The problem: Start at the line that has "for name, start_height, end_height" and stop at the line that has "before = set(bpy.data.objects)". Print those lines and all lines between them exactly, and nothing more.

Data extract:

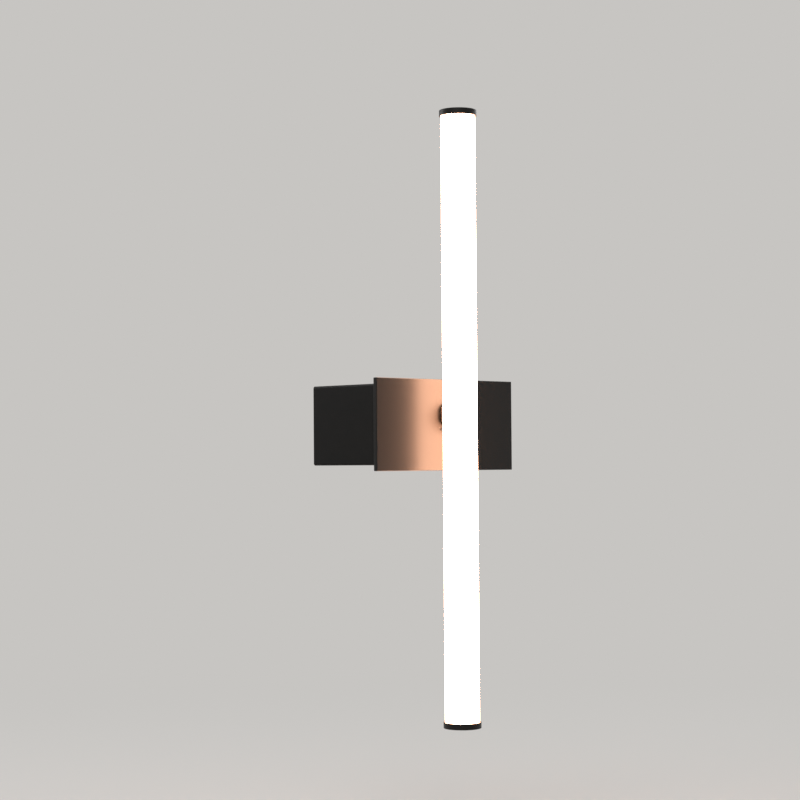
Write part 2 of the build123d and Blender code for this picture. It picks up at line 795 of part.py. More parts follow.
connector_left = driver_middle - board_length / 2 + driver_connector_inset
for name, height in (("input_connector", mains_lead_height), ("output_connector", pivot_height)):
    with BuildPart() as driver_connector:
        with BuildSketch(backing(board_top, connector_left + driver_connector_length / 2, height)):
            Rectangle(driver_connector_length, driver_connector_width)
        extrude(amount=driver_connector_height)
        chamfer(driver_connector.edges().group_by(Axis.Y)[-1], length=connector_edge)
    write(driver_connector.part, name)

# ---------------------------------------------------------------- terminal block

block_back = wall_inside + block_depth
barrel_axis = wall_inside + barrel_height
barrel_length = block_length - 2 * barrel_recess
clamp_screw_tip = barrel_axis + barrel_bore / 2
pole_heights = [(pole - (pole_count - 1) / 2) * pole_pitch for pole in range(pole_count)]
clamp_screw_places = [
    (block_middle + side * clamp_screw_spacing / 2, z) for z in pole_heights for side in (-1, 1)
]

with BuildPart() as terminal_block:
    with BuildSketch(facing(wall_inside, block_middle)):
        RectangleRounded(block_length, pole_count * pole_pitch, block_corner)
    extrude(amount=-block_depth)
    fillet(terminal_block.faces().sort_by(Axis.Y)[-1].edges(), radius=block_edge)
    with BuildSketch(leftward(block_right, barrel_axis, 0)):
        with Locations([(0, z) for z in pole_heights]):
            Circle(barrel_diameter / 2 + slip_clearance)
    extrude(amount=block_length, mode=Mode.SUBTRACT)
    with BuildSketch(facing(block_back)):
        with Locations(clamp_screw_places):
            Circle(clamp_screw_diameter / 2 + hole_clearance)
    extrude(amount=block_back - barrel_axis, mode=Mode.SUBTRACT)
    with Locations(backing(block_back)):
        with Locations([(-x, z) for x, z in block_screw_places]):
            CounterBoreHole(
                m3 / 2 + hole_clearance,
                m3_head_diameter / 2 + hole_clearance,
                block_screw_recess,
                depth=block_depth,
            )
write(terminal_block.part, "terminal_block")

with BuildPart() as terminal_barrels:
    with BuildSketch(leftward(block_right - barrel_recess, barrel_axis, 0)):
        with Locations([(0, z) for z in pole_heights]):
            Circle(barrel_diameter / 2)
            Circle(barrel_bore / 2, mode=Mode.SUBTRACT)
    extrude(amount=barrel_length)
    with BuildSketch(facing(block_back)):
        with Locations(clamp_screw_places):
            Circle(clamp_screw_diameter / 2 + thread_clearance)
    extrude(amount=block_back - barrel_axis, mode=Mode.SUBTRACT)
write(terminal_barrels.part, "terminal_barrels")

# Slotted grub screws that press the wires down in the barrels
with BuildPart() as clamp_screws:
    with BuildSketch(backing(clamp_screw_tip)):
        with Locations([(-x, z) for x, z in clamp_screw_places]):
            Circle(clamp_screw_diameter / 2)
    extrude(amount=clamp_screw_length)
    with BuildSketch(facing(clamp_screw_tip + clamp_screw_length)):
        with Locations(clamp_screw_places):
            Rectangle(clamp_screw_slot, clamp_screw_diameter)
    extrude(amount=clamp_screw_slot, mode=Mode.SUBTRACT)
write(clamp_screws.part, "clamp_screws")

block_screws = Compound(children=[
    make_pan_screw(
        backing(block_back - block_screw_recess, x, z), m3, m3_head_diameter, m3_head_height,
        block_depth - block_screw_recess + housing_sheet - slip_clearance,
    )
    for x, z in block_screw_places
])
write(block_screws, "block_screws")

# ---------------------------------------------------------------- earth point

lug_barrel_axis = -bracket_sheet - lug_barrel_diameter / 2 - slip_clearance
lug_barrel_end = earth_x - lug_ring_diameter / 2 - lug_barrel_length

with BuildPart() as earth_stud:
    with BuildSketch(facing(0, earth_x, earth_z)):
        Circle(m4 / 2)
    extrude(amount=bracket_sheet + earth_stud_length)
    chamfer(earth_stud.edges().sort_by(Axis.Y)[0], length=stem_chamfer)
write(earth_stud.part, "earth_stud")

with BuildPart() as earth_lug:
    with BuildSketch(facing(-bracket_sheet, earth_x, earth_z)):
        Circle(lug_ring_diameter / 2)
        with Locations((-lug_ring_diameter / 2, 0)):
            Rectangle(lug_ring_diameter, lug_barrel_diameter)
    extrude(amount=lug_ring_sheet)
    with BuildSketch(leftward(lug_barrel_end + lug_barrel_length, lug_barrel_axis, earth_z)):
        Circle(lug_barrel_diameter / 2)
    extrude(amount=lug_barrel_length)
    with BuildSketch(facing(-bracket_sheet, earth_x, earth_z)):
        Circle(m4 / 2 + hole_clearance)
    extrude(amount=lug_ring_sheet, mode=Mode.SUBTRACT)
write(earth_lug.part, "earth_lug")

with BuildPart() as earth_nut:
    with BuildSketch(facing(-bracket_sheet - lug_ring_sheet, earth_x, earth_z)):
        RegularPolygon(earth_nut_flats / 2, 6, major_radius=False)
        Circle(m4 / 2 + thread_clearance, mode=Mode.SUBTRACT)
    extrude(amount=earth_nut_height)
write(earth_nut.part, "earth_nut")

# ---------------------------------------------------------------- leads in the housing

lead_start = block_right - mains_lead_engagement
live_height, neutral_height, earth_height = pole_heights

for name, start_height, end_height in (
    ("neutral_lead", neutral_height, input_places[0]),
    ("live_lead", live_height, input_places[1]),
):
    mains_lead = make_lead(
        [
            (lead_start, barrel_axis, start_height),
            (block_right + 9, barrel_axis, start_height),
            (block_right + 22, input_level, end_height),
            (connector_left, input_level, end_height),
        ],
        mains_lead_diameter,
    )
    write(mains_lead, name)

earth_lead = make_lead(
    [
        (lead_start, barrel_axis, earth_height),
        (block_right + 7, barrel_axis, earth_height),
        (block_right + 15, barrel_axis + 8, earth_height + 1.5),
        (lug_barrel_end - 18, lug_barrel_axis - 11, earth_z - 1.5),
        (lug_barrel_end - 12, lug_barrel_axis, earth_z),
        (lug_barrel_end, lug_barrel_axis, earth_z),
    ],
    mains_lead_diameter,
)
write(earth_lead, "earth_lead")

led_leads = Compound(children=[
    make_lead(
        [(connector_left, output_level, z), (0, output_level, z), (0, lead_cut, z)],
        led_lead_diameter,
    )
    for z in output_places
])
write(led_leads, "led_leads")
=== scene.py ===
import math

import bmesh
import bpy
from mathutils import Matrix, Quaternion, Vector


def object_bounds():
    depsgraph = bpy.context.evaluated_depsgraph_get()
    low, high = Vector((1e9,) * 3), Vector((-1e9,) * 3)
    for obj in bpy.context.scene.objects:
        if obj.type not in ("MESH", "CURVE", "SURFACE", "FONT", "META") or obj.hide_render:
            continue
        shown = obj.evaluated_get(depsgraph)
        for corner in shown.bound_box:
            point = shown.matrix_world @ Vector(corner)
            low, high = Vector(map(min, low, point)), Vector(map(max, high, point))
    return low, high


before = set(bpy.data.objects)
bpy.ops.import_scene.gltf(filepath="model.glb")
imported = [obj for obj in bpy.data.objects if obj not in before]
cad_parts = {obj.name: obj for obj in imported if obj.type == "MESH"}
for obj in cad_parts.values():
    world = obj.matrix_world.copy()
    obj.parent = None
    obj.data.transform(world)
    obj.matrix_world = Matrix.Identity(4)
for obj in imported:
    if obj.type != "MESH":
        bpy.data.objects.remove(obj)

# The CAD model's own box, which the floor needs
cad_low, cad_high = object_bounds()


# ---------------------------------------------------------------- wall bracket
# The strip that is screwed to the wall. It is cold-rolled steel sheet, cut, folded forwards at top
# and bottom and then zinc plated, which leaves it bright grey with a faint cloudy bloom.

MM = 0.001
NOISE_LOW, NOISE_HIGH = 0.3, 0.7    # nearly all of a noise's values lie between these

# A colour Mix node's sockets share their names with its other types', so they go by number
MIX_SHARE, MIX_FIRST, MIX_SECOND, MIXED_COLOUR = 0, 6, 7, 2


def linear(hex_colour):
    """The linear RGBA colour of an sRGB hex value, by the curve of the sRGB standard."""
    channels = [int(hex_colour[i:i + 2], 16) / 255 for i in (1, 3, 5)]
    return [c / 12.92 if c <= 0.04045 else ((c + 0.055) / 1.055) ** 2.4 for c in channels] + [1.0]


def add_node(tree, kind, inputs=None, **settings):
    """Adds a node with its settings; each input is a value, or the output socket that feeds it."""
    made = tree.nodes.new(kind)
    for name, value in settings.items():
        setattr(made, name, value)
    for name, value in (inputs or {}).items():
        if isinstance(value, bpy.types.NodeSocket):
            tree.links.new(value, made.inputs[name])
        else:
            made.inputs[name].default_value = value
    return made


def start_material(name, colour, roughness, metallic=0.0, specular=0.5):
    """A material whose even values are set on its one Principled shader."""
    material = bpy.data.materials.new(name)
    material.use_nodes = True
    shader = material.node_tree.nodes["Principled BSDF"]
    shader.inputs["Base Color"].default_value = linear(colour)
    shader.inputs["Roughness"].default_value = roughness
    shader.inputs["Metallic"].default_value = metallic
    shader.inputs["Specular IOR Level"].default_value = specular
    return material, material.node_tree, shader


def add_grain(tree, grain_mm, stretch=(1, 1, 1), detail=3.0):
    """Noise with grains of that size in millimetres, drawn out along the axes by stretch."""
    place = add_node(tree, "ShaderNodeTexCoord")
    drawn = add_node(tree, "ShaderNodeMapping", {
        "Vector": place.outputs["Object"],
        "Scale": [1 / (grain_mm * MM * along) for along in stretch],
    })
    noise = add_node(tree, "ShaderNodeTexNoise", {
        "Vector": drawn.outputs[0], "Scale": 1.0, "Detail": detail,
    })
    return noise.outputs["Fac"]


def vary_gloss(tree, shader, grain, smoothest, roughest):
    """Lets the roughness follow a grain between two values."""
    ranged = add_node(tree, "ShaderNodeMapRange", {
        "Value": grain, "From Min": NOISE_LOW, "From Max": NOISE_HIGH,
        "To Min": smoothest, "To Max": roughest,
    })
    tree.links.new(ranged.outputs[0], shader.inputs["Roughness"])


def vary_colour(tree, shader, grain, dark, light):
    """Lets the colour follow a grain between two colours."""
    share = add_node(tree, "ShaderNodeMapRange", {
        "Value": grain, "From Min": NOISE_LOW, "From Max": NOISE_HIGH,
    })
    mixed = add_node(tree, "ShaderNodeMix", {
        MIX_SHARE: share.outputs[0], MIX_FIRST: linear(dark), MIX_SECOND: linear(light),
    }, data_type="RGBA")
    tree.links.new(mixed.outputs[MIXED_COLOUR], shader.inputs["Base Color"])


def raise_grain(tree, shader, grain, height_mm):
    """Gives the surface the relief of a grain, of that height in millimetres."""
    bump = add_node(tree, "ShaderNodeBump", {"Height": grain, "Distance": height_mm * MM})
    tree.links.new(bump.outputs[0], shader.inputs["Normal"])


def dress(material, *names):
    """Gives CAD nodes this material."""
    for name in names:
        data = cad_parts[name].data
        data.materials.clear()
        data.materials.append(material)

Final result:
for name, start_height, end_height in (
    ("neutral_lead", neutral_height, input_places[0]),
    ("live_lead", live_height, input_places[1]),
):
    mains_lead = make_lead(
        [
            (lead_start, barrel_axis, start_height),
            (block_right + 9, barrel_axis, start_height),
            (block_right + 22, input_level, end_height),
            (connector_left, input_level, end_height),
        ],
        mains_lead_diameter,
    )
    write(mains_lead, name)

earth_lead = make_lead(
    [
        (lead_start, barrel_axis, earth_height),
        (block_right + 7, barrel_axis, earth_height),
        (block_right + 15, barrel_axis + 8, earth_height + 1.5),
        (lug_barrel_end - 18, lug_barrel_axis - 11, earth_z - 1.5),
        (lug_barrel_end - 12, lug_barrel_axis, earth_z),
        (lug_barrel_end, lug_barrel_axis, earth_z),
    ],
    mains_lead_diameter,
)
write(earth_lead, "earth_lead")

led_leads = Compound(children=[
    make_lead(
        [(connector_left, output_level, z), (0, output_level, z), (0, lead_cut, z)],
        led_lead_diameter,
    )
    for z in output_places
])
write(led_leads, "led_leads")
=== scene.py ===
import math

import bmesh
import bpy
from mathutils import Matrix, Quaternion, Vector


def object_bounds():
    depsgraph = bpy.context.evaluated_depsgraph_get()
    low, high = Vector((1e9,) * 3), Vector((-1e9,) * 3)
    for obj in bpy.context.scene.objects:
        if obj.type not in ("MESH", "CURVE", "SURFACE", "FONT", "META") or obj.hide_render:
            continue
        shown = obj.evaluated_get(depsgraph)
        for corner in shown.bound_box:
            point = shown.matrix_world @ Vector(corner)
            low, high = Vector(map(min, low, point)), Vector(map(max, high, point))
    return low, high


before = set(bpy.data.objects)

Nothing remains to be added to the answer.